Chanel weaves a new chapter
Tweed is one of Chanel’s most enduring icons, and this spring, the handwoven Scottish woollen cloth makes the leap from haute couture garments to high jewellery, thanks to the incredibly complex articulation techniques of jewellers and artisans at the Parisian luxury house.
Gabrielle Chanel became enamoured of Scottish tweed during her love affair with the Duke of Westminster in the 1920s and it became an essential element of her work. She was the first fashion designer to take tweed, then a practical fabric for men, and introduce it into high fashion. In 2020, the delicate irregularity of tweed thread is recreated using tendrils of solid gold, with precious gemstones interwoven into each of the 45 exceptional pieces.
I spy sparkle
Chopard is joining hands with the latest James Bond film, No Time to Die, with three specially created high jewellery pieces adorning actress Ana de Armas, who plays Paloma in the film.

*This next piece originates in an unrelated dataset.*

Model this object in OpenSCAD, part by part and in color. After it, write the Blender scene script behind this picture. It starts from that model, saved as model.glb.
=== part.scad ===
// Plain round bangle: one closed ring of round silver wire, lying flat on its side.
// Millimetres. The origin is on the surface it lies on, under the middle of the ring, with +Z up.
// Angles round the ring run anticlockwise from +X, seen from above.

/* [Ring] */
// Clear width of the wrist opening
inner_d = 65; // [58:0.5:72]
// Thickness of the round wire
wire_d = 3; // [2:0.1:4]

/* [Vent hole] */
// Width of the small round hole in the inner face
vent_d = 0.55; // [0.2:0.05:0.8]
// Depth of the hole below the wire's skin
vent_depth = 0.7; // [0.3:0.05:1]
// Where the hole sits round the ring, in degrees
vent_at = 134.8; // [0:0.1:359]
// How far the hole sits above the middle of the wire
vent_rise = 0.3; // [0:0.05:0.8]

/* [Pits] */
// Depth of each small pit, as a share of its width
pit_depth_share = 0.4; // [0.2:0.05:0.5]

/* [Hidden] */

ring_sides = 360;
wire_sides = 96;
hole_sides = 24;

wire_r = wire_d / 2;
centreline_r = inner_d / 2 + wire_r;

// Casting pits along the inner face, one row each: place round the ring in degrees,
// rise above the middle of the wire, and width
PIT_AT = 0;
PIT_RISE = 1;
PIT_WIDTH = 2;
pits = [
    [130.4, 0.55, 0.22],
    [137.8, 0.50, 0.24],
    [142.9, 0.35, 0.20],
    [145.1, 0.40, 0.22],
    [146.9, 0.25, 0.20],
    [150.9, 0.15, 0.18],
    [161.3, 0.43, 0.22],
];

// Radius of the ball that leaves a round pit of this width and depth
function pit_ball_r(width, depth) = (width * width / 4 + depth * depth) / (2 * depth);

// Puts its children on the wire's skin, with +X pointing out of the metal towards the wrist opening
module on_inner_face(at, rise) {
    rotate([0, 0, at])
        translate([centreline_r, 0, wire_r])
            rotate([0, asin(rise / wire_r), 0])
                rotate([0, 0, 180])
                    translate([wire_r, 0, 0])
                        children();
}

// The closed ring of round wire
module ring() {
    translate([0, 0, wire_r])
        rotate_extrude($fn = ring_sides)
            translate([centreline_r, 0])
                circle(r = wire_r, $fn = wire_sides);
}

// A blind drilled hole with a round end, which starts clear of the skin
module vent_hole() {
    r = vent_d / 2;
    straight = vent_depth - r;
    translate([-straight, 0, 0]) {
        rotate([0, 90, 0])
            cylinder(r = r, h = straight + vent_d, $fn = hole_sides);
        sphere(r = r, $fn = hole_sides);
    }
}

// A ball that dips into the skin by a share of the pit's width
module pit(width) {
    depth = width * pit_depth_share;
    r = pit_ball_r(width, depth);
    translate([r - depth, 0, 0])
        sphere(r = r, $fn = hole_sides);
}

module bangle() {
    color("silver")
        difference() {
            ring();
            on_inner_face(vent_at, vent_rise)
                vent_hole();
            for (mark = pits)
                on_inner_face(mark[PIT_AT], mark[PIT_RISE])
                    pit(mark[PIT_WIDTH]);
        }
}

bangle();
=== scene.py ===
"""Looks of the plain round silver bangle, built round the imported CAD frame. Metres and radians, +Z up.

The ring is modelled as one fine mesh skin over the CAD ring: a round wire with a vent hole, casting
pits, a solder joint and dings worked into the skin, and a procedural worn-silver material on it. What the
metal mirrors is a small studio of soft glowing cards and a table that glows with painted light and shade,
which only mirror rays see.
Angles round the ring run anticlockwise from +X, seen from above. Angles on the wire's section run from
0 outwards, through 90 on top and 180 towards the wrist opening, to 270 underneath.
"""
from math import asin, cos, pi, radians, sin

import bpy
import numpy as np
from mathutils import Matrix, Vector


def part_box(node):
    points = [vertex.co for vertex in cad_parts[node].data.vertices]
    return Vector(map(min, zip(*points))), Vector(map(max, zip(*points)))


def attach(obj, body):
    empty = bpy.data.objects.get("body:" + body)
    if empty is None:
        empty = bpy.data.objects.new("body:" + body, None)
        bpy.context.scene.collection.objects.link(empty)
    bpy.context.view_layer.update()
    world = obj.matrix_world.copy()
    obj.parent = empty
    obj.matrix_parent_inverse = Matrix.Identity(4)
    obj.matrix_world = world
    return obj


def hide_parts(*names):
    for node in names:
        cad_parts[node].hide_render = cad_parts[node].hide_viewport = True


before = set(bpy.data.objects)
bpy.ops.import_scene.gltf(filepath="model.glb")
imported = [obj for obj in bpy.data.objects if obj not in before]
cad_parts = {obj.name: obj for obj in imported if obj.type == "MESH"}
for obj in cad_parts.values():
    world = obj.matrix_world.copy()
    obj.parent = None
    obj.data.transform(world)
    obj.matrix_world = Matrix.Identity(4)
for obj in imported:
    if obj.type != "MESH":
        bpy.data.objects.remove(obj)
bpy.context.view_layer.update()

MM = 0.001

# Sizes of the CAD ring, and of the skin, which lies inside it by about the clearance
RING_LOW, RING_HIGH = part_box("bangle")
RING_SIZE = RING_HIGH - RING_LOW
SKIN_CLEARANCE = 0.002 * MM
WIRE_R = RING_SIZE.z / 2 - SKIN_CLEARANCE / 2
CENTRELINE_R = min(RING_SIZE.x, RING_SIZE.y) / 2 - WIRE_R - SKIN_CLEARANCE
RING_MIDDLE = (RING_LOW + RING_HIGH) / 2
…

A 43-carat pear-shaped diamonds necklace, 82-carat bracelet composed of pear and brilliant-cut diamonds and earrings with 14 carats of pear-shaped diamonds make their glittering debut in the 25th James Bond film. Each of the pieces is part of Chopard’s Green Carpet Collection, which is the first jewellery collection to have been made entirely from sustainably and ethically sourced materials, and as such, bearing the endorsement of the Responsible Jewellery Council.

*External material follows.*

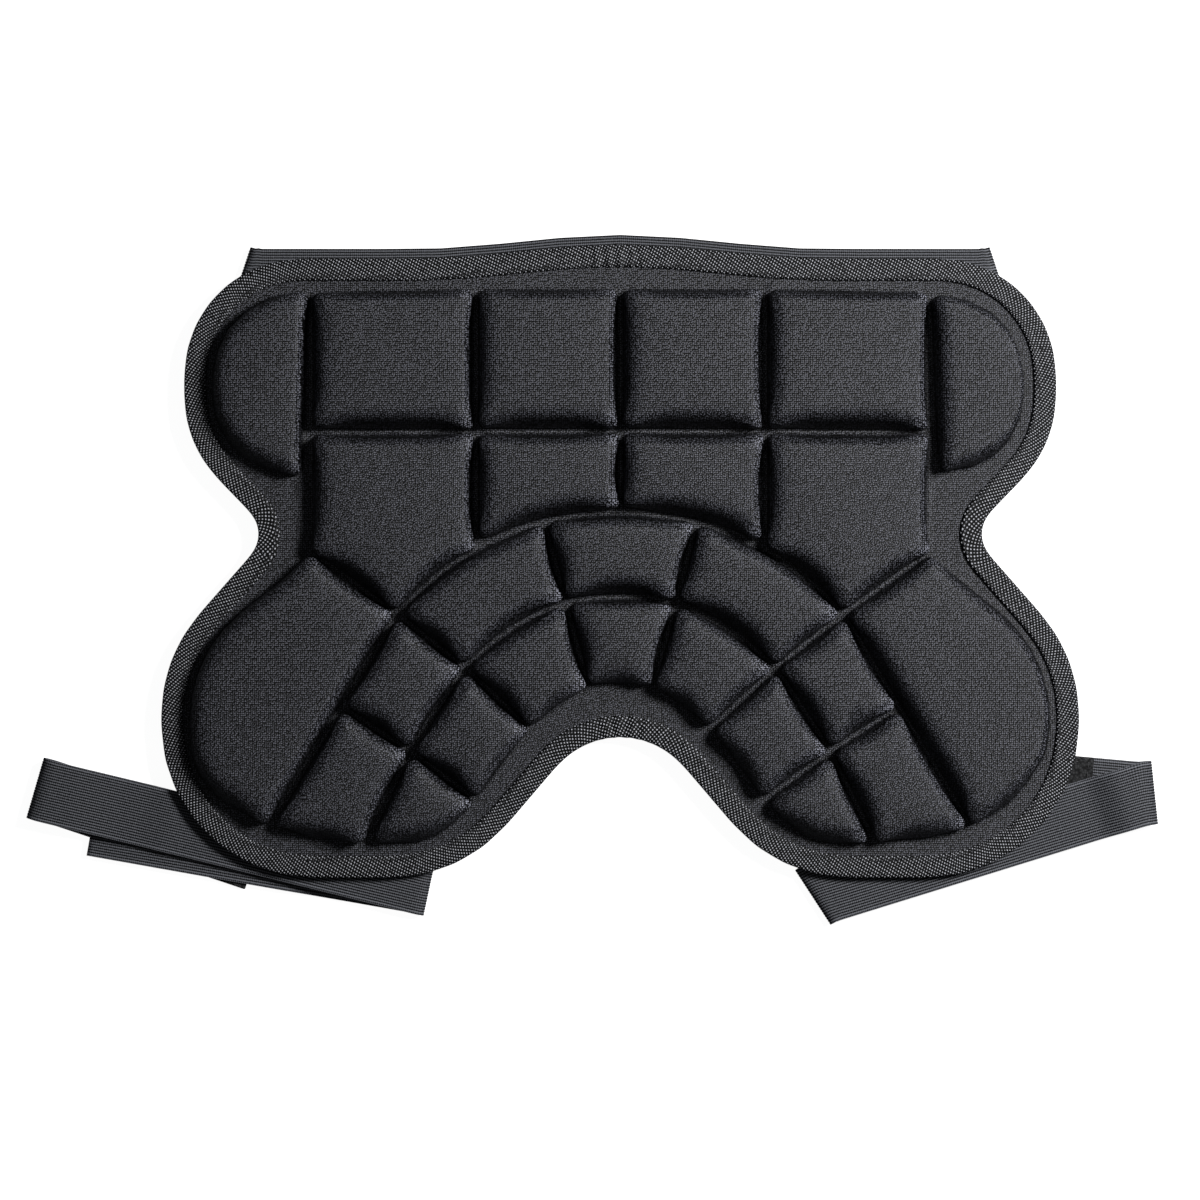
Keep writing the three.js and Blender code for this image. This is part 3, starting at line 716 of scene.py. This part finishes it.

In this respect, Chopard is an industry trailblazer – committed to crafting some of the world’s most exceptional jewellery collections alongside a demonstrable commitment to ensuring ethical practices in mining and production.

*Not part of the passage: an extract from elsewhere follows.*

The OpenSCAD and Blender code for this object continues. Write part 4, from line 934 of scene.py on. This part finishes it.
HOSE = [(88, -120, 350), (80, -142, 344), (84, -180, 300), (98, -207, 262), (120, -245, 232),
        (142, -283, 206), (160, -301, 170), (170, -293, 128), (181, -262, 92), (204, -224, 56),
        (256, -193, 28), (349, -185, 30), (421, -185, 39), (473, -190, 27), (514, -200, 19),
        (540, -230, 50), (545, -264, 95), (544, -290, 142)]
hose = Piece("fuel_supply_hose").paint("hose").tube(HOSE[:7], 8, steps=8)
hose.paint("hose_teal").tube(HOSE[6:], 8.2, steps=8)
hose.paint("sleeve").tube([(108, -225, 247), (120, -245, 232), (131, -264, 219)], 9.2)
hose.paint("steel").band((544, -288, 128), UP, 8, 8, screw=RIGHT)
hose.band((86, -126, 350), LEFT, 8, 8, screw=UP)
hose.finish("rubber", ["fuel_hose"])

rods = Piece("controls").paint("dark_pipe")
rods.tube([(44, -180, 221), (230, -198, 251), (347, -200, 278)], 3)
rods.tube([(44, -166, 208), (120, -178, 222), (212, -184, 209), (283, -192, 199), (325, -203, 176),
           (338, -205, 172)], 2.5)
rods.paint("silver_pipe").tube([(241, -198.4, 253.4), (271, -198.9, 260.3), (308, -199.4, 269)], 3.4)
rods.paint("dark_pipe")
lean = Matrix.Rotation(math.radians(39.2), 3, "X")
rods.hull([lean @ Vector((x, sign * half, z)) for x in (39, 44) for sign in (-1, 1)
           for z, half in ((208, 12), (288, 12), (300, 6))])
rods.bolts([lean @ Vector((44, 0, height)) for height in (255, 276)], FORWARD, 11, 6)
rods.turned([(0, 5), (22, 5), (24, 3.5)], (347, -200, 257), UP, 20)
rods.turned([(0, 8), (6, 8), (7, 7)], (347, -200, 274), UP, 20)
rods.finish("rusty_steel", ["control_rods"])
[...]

In the latest chapter of the James Bond story, the titular spy has left active service and is enjoying a peaceful life in Jamaica until his old friend from the CIA turns up asking for help in rescuing a kidnapped scientist, an endeavour that sees Bond on the trail of a mysterious villain armed with dangerous new technology. The film releases globally in April, 2020; its glamorous female star will grace premieres wearing Chopard high jewellery.